What is usually included in gross payroll

  • Regular hourly wages
  • Salaries
  • Shift differentials
  • Bonuses tied to work performance
  • Commissions
  • Vacation, holiday, and sick pay in many payroll-based contexts
  • Certain taxable fringe amounts if treated as remuneration
  • Piece-rate earnings
  • Draws against commissions when they function as compensation
  • Retro pay and some wage adjustments
  • Payments that appear in payroll records as compensation for labor

What may be excluded if properly documented

Exclusions are where many employers make expensive mistakes. A number should never be removed simply because it seems nonessential. There must be a rule, policy provision, or governing guidance supporting the exclusion, plus records to prove it. Common planning examples include the excludable premium portion of overtime, certain owner or officer remuneration where exclusion is permitted, and carefully documented nonpayroll reimbursements. If you cannot support the exclusion during an audit, it may be added back.

Overtime is especially important. Employers frequently subtract the entire overtime payment, which is usually incorrect. The typical approach in payroll-based workers compensation calculations is that only the premium portion may be excluded. If the employee is paid 1.5 times the regular rate, the extra 0.5 is the premium portion. The straight-time equivalent remains part of payroll. This detail alone can materially change your estimated exposure.

Core payroll rule or statistic Figure Operational impact Source
Standard overtime threshold Over 40 hours in a workweek for most nonexempt employees Creates overtime premium that may need to be separately tracked. U.S. Department of Labor
Overtime multiplier At least 1.5 times regular rate Supports calculation of the excludable premium portion. U.S. Department of Labor
Payroll record retention under FLSA 3 years for payroll records Important for audit defense and reconciliation support.
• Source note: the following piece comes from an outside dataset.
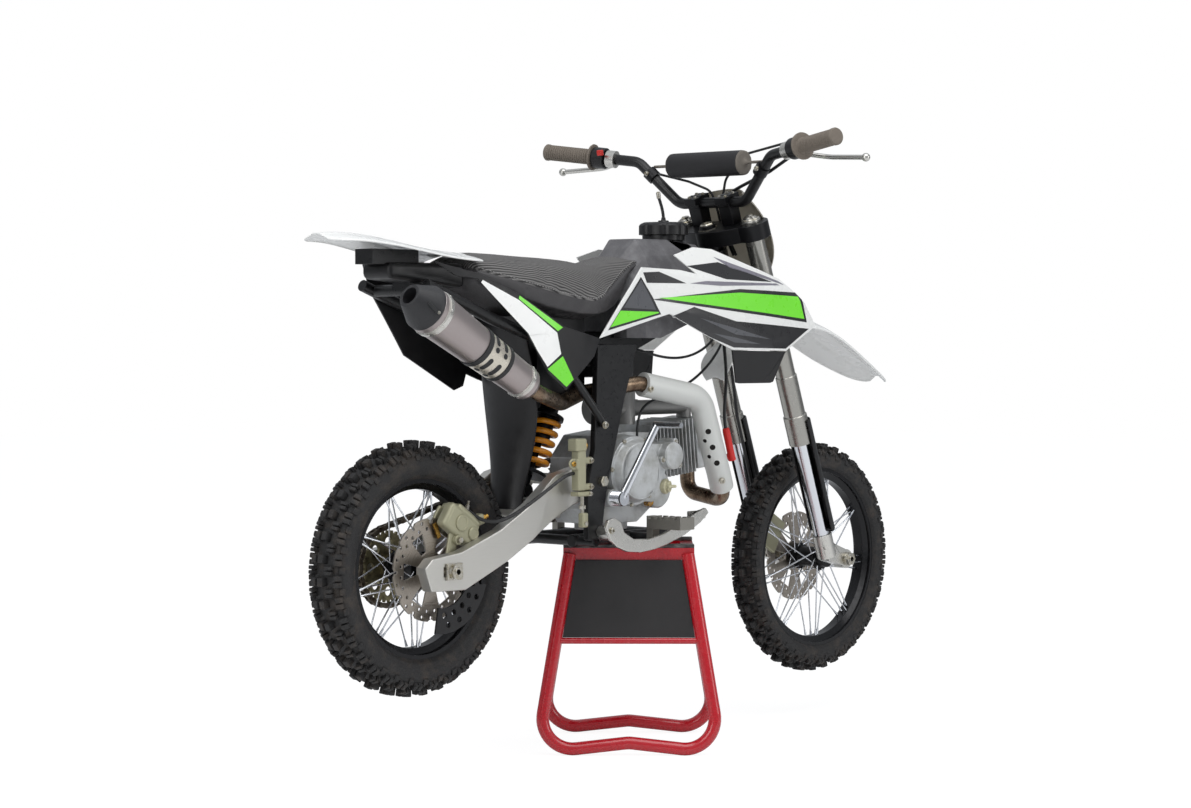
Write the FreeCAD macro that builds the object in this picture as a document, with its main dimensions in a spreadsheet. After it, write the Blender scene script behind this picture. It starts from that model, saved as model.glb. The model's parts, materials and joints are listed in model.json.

U.S. Department of Labor
Planning premium conversion Rate applied per $100 of reportable payroll Lets employers translate payroll into a budgeting estimate. Common insurance rating convention

Common errors when calculating Washington workers compensation payroll

  • Combining all labor into one bucket. This makes it difficult to allocate payroll to the right exposure group.
  • Ignoring bonuses and commissions. These are often part of remuneration and should not be overlooked.
  • Removing all overtime instead of only the premium portion. This is one of the most frequent calculation errors.
  • Excluding owner pay without authority. Officer and owner treatment must match the applicable rules and elections.
  • Failing to reconcile payroll records to tax returns and ledgers. Auditors often compare all of these sources.
  • Not tracking subcontractor documentation. If a subcontractor relationship is not supported, labor may be treated differently than expected.

Best practices for audit-ready payroll records

If you want cleaner workers compensation calculations, build a monthly reconciliation process. Start with your gross payroll register, then compare it to quarterly wage reports, federal payroll tax filings, and the general ledger wage expense accounts. Make sure bonuses, commissions, and overtime are separately visible. If your staff split time between clerical, sales, shop, and field work, preserve that detail in a way that can be substantiated later. The goal is simple: every dollar in or out of the calculation should be traceable.

Many Washington employers also benefit from creating an internal payroll matrix with four columns: included remuneration, potentially excluded remuneration, documentation required, and final treatment. This turns payroll review from a guessing game into a repeatable control process. During renewal or annual budgeting, the business can then model payroll growth, wage inflation, staffing changes, and rate changes with much greater confidence.

How to use the calculator on this page effectively

  1. Enter the current or forecasted annual gross wages.
  2. Add bonuses and commissions expected during the year.
  3. Enter only the excludable overtime premium, not total overtime earnings.
  4. Add owner or officer exclusions only if they are legitimately excluded.
  5. Include any other documented exclusions.
  6. Select a risk preset or enter a custom rate per $100 of payroll.
  7. Add an assessment rate if you want a fuller budgeting estimate.
  8. Review the chart to compare total remuneration, exclusions, reportable payroll, and cost.

Authoritative sources you should review

For current Washington guidance, review the Washington State Department of Labor and Industries workers compensation resources at lni.wa.gov/insurance. For Washington wage and minimum wage updates that affect payroll growth, see Washington L&I minimum wage guidance. For federal overtime rules and recordkeeping standards that influence payroll calculations, visit the U.S. Department of Labor overtime page.

Final takeaway

The most practical way to approach washington state workers compensation calculating gross payroll is to treat payroll as a controlled financial dataset. Start broad with total gross wages, add all forms of remuneration that belong, subtract only supported exclusions, and then apply your rates carefully. Even if your final Washington premium depends on more than payroll alone, accurate gross payroll calculations remain essential for forecasting, compliance, and audit readiness. Use the calculator as a fast first pass, then confirm the finer points with Washington-specific classification and reporting guidance.

This calculator is a planning tool for payroll-based estimation. It does not replace legal, accounting, insurance, or Washington L&I guidance. Final premium treatment can depend on classification, hours reporting, experience factors, employer type, and the exact nature of remuneration and exclusions.